## TASK INSTRUCTIONS
Extract, unchanged, each line of the listing below from its first line through the line that contains "blank and bent.", inclusive, and nothing else.

## INFORMATION SHOWN

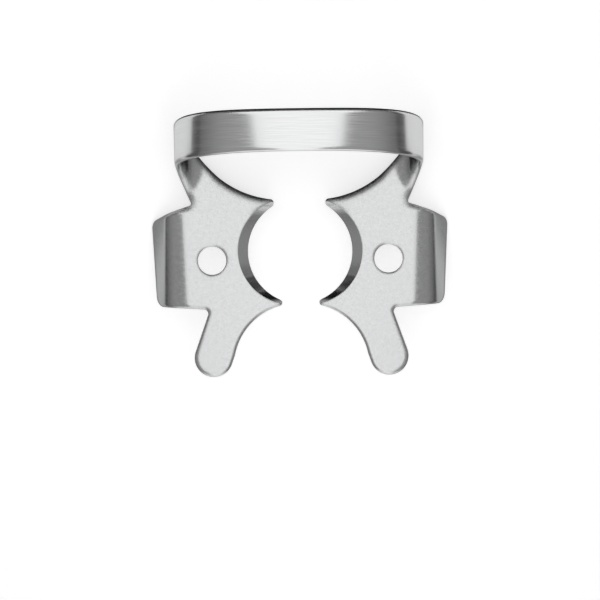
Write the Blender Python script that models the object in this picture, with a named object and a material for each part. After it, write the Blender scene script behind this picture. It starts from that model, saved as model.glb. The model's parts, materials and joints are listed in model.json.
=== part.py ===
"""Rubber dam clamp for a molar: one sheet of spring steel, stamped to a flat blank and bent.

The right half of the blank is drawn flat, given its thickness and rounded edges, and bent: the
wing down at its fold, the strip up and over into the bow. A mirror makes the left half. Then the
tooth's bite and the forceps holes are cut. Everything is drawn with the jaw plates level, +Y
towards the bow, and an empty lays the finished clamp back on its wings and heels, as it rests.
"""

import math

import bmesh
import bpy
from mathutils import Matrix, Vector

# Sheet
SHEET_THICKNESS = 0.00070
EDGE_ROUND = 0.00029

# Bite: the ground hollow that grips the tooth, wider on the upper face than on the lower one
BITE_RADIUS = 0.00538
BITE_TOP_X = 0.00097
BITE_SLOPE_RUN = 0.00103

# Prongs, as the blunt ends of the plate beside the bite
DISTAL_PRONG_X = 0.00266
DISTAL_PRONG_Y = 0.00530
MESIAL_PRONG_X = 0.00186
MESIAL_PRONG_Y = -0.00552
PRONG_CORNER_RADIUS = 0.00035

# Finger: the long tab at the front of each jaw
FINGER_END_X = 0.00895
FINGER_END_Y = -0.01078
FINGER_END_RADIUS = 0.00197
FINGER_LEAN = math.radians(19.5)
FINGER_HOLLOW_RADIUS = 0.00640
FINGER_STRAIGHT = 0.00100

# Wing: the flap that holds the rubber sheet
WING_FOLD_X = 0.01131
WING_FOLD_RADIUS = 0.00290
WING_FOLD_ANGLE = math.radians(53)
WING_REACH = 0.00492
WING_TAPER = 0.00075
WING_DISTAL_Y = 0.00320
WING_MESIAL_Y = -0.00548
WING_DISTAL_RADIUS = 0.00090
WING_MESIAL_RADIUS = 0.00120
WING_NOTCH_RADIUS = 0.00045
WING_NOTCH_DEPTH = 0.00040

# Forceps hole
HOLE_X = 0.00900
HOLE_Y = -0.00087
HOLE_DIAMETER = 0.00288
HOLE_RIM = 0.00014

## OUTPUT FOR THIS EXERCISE
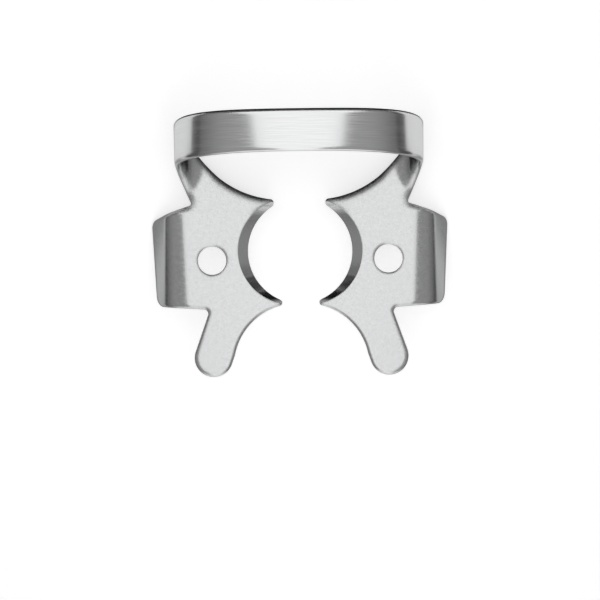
Write the Blender Python script that models the object in this picture, with a named object and a material for each part. After it, write the Blender scene script behind this picture. It starts from that model, saved as model.glb. The model's parts, materials and joints are listed in model.json.
=== part.py ===
"""Rubber dam clamp for a molar: one sheet of spring steel, stamped to a flat blank and bent.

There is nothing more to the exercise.